* _Written request_:
The records that follow must be reproduced in full, exactly as written.

● ● ● ● ●

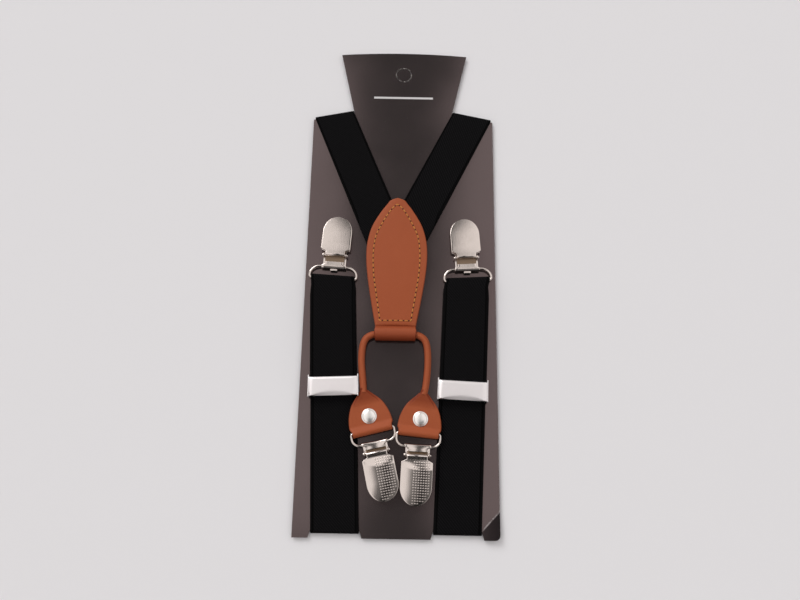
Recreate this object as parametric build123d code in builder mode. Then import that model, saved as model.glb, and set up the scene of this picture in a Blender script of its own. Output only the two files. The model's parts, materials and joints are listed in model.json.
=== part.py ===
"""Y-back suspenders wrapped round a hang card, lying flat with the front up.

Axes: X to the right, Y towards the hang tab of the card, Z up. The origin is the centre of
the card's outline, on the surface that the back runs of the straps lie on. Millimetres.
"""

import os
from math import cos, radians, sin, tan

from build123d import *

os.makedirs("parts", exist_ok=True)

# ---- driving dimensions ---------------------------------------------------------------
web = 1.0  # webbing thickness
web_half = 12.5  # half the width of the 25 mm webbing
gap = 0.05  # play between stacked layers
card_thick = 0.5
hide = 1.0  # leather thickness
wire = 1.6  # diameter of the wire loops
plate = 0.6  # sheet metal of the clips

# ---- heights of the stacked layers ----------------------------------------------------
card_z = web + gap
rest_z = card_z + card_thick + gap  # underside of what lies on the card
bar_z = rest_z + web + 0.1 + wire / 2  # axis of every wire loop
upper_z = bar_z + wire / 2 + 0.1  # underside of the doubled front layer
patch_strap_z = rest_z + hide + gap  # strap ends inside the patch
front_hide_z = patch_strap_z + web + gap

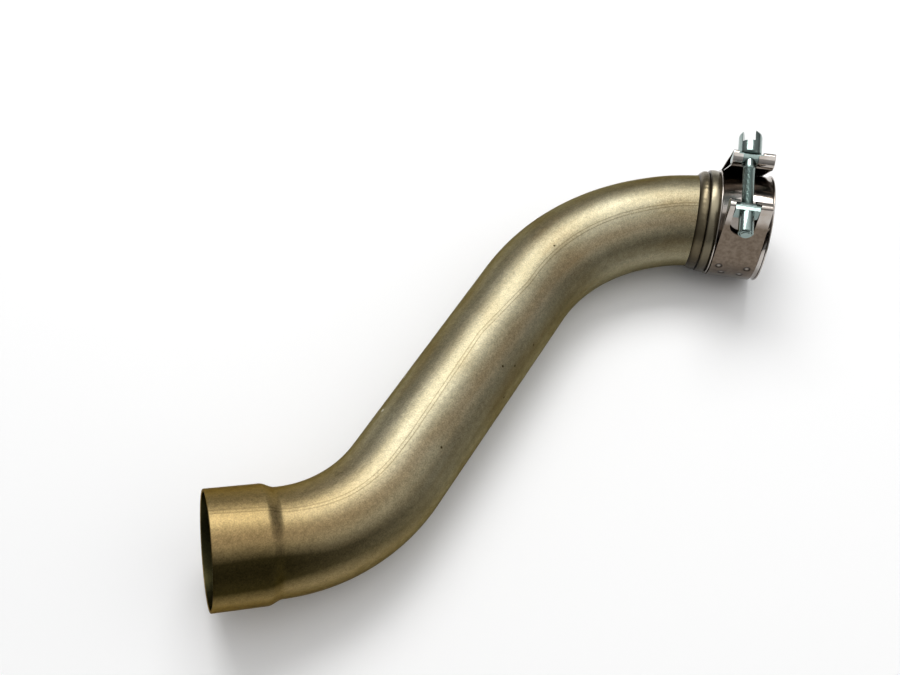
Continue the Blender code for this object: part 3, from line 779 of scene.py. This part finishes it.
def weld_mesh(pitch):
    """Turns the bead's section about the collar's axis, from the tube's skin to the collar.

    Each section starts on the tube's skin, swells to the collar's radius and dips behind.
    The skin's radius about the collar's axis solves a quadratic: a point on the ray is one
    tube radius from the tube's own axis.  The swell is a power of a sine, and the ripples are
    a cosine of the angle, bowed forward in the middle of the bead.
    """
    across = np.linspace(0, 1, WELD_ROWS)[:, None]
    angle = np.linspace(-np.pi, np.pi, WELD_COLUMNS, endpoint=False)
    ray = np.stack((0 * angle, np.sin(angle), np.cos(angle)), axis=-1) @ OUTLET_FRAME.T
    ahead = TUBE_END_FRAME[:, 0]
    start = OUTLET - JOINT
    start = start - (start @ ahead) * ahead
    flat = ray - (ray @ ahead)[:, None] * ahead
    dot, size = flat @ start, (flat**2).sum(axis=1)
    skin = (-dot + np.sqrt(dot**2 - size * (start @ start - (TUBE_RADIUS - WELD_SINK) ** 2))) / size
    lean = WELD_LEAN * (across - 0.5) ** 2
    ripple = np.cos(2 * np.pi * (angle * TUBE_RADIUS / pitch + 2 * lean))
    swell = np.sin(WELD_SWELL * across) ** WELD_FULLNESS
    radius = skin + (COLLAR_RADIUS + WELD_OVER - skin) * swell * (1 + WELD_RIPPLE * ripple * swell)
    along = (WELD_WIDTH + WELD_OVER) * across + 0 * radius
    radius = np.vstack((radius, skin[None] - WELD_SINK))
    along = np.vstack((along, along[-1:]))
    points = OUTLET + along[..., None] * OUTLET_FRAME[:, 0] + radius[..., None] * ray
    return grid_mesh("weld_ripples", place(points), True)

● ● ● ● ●

* _The answer_:
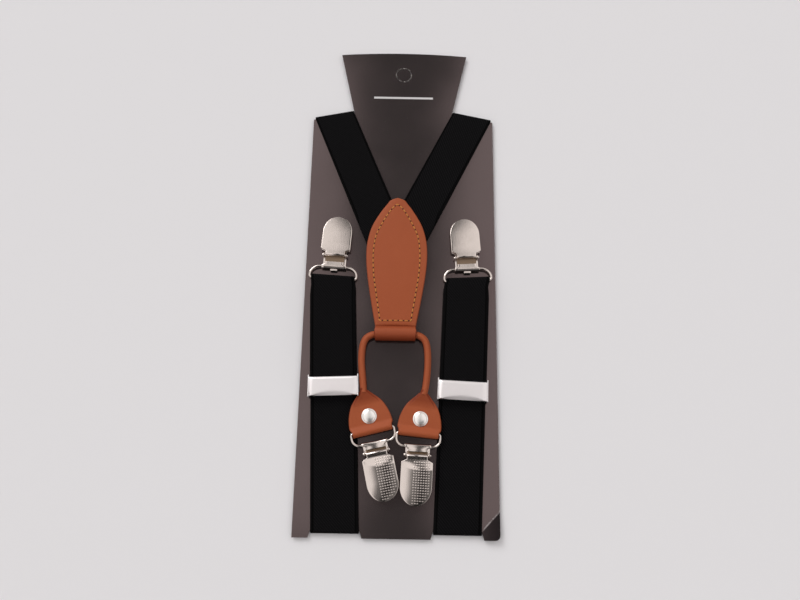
Recreate this object as parametric build123d code in builder mode. Then import that model, saved as model.glb, and set up the scene of this picture in a Blender script of its own. Output only the two files. The model's parts, materials and joints are listed in model.json.
=== part.py ===
"""Y-back suspenders wrapped round a hang card, lying flat with the front up.

Axes: X to the right, Y towards the hang tab of the card, Z up. The origin is the centre of
the card's outline, on the surface that the back runs of the straps lie on. Millimetres.
"""

import os
from math import cos, radians, sin, tan

from build123d import *

os.makedirs("parts", exist_ok=True)

# ---- driving dimensions ---------------------------------------------------------------
web = 1.0  # webbing thickness
web_half = 12.5  # half the width of the 25 mm webbing
gap = 0.05  # play between stacked layers
card_thick = 0.5
hide = 1.0  # leather thickness
wire = 1.6  # diameter of the wire loops
plate = 0.6  # sheet metal of the clips

# ---- heights of the stacked layers ----------------------------------------------------
card_z = web + gap
rest_z = card_z + card_thick + gap  # underside of what lies on the card
bar_z = rest_z + web + 0.1 + wire / 2  # axis of every wire loop
upper_z = bar_z + wire / 2 + 0.1  # underside of the doubled front layer
patch_strap_z = rest_z + hide + gap  # strap ends inside the patch
front_hide_z = patch_strap_z + web + gap

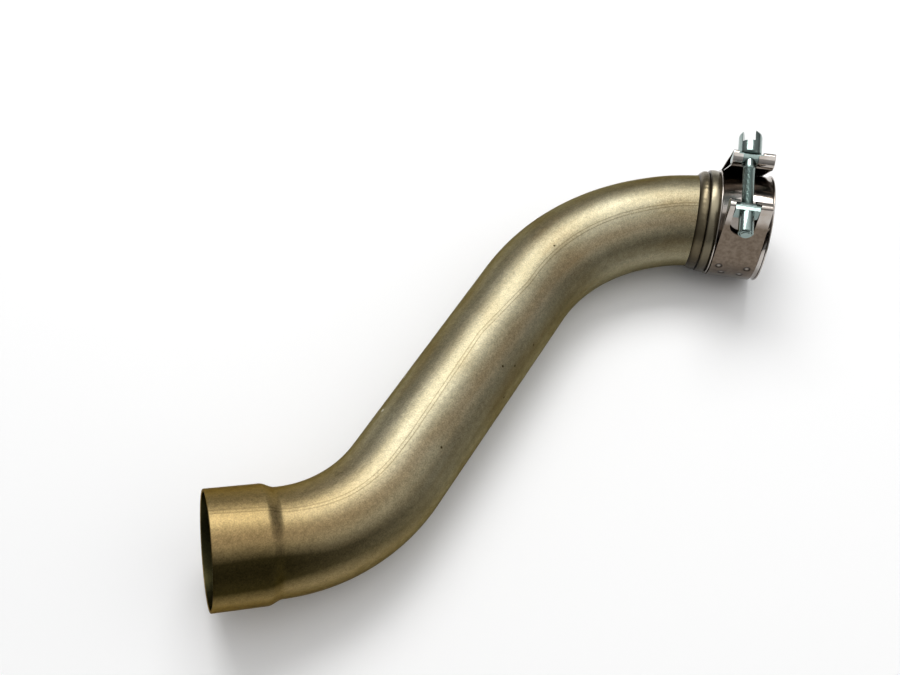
Continue the Blender code for this object: part 3, from line 779 of scene.py. This part finishes it.
def weld_mesh(pitch):
    """Turns the bead's section about the collar's axis, from the tube's skin to the collar.

    Each section starts on the tube's skin, swells to the collar's radius and dips behind.
    The skin's radius about the collar's axis solves a quadratic: a point on the ray is one
    tube radius from the tube's own axis.  The swell is a power of a sine, and the ripples are
    a cosine of the angle, bowed forward in the middle of the bead.
    """
    across = np.linspace(0, 1, WELD_ROWS)[:, None]
    angle = np.linspace(-np.pi, np.pi, WELD_COLUMNS, endpoint=False)
    ray = np.stack((0 * angle, np.sin(angle), np.cos(angle)), axis=-1) @ OUTLET_FRAME.T
    ahead = TUBE_END_FRAME[:, 0]
    start = OUTLET - JOINT
    start = start - (start @ ahead) * ahead
    flat = ray - (ray @ ahead)[:, None] * ahead
    dot, size = flat @ start, (flat**2).sum(axis=1)
    skin = (-dot + np.sqrt(dot**2 - size * (start @ start - (TUBE_RADIUS - WELD_SINK) ** 2))) / size
    lean = WELD_LEAN * (across - 0.5) ** 2
    ripple = np.cos(2 * np.pi * (angle * TUBE_RADIUS / pitch + 2 * lean))
    swell = np.sin(WELD_SWELL * across) ** WELD_FULLNESS
    radius = skin + (COLLAR_RADIUS + WELD_OVER - skin) * swell * (1 + WELD_RIPPLE * ripple * swell)
    along = (WELD_WIDTH + WELD_OVER) * across + 0 * radius
    radius = np.vstack((radius, skin[None] - WELD_SINK))
    along = np.vstack((along, along[-1:]))
    points = OUTLET + along[..., None] * OUTLET_FRAME[:, 0] + radius[..., None] * ray
    return grid_mesh("weld_ripples", place(points), True)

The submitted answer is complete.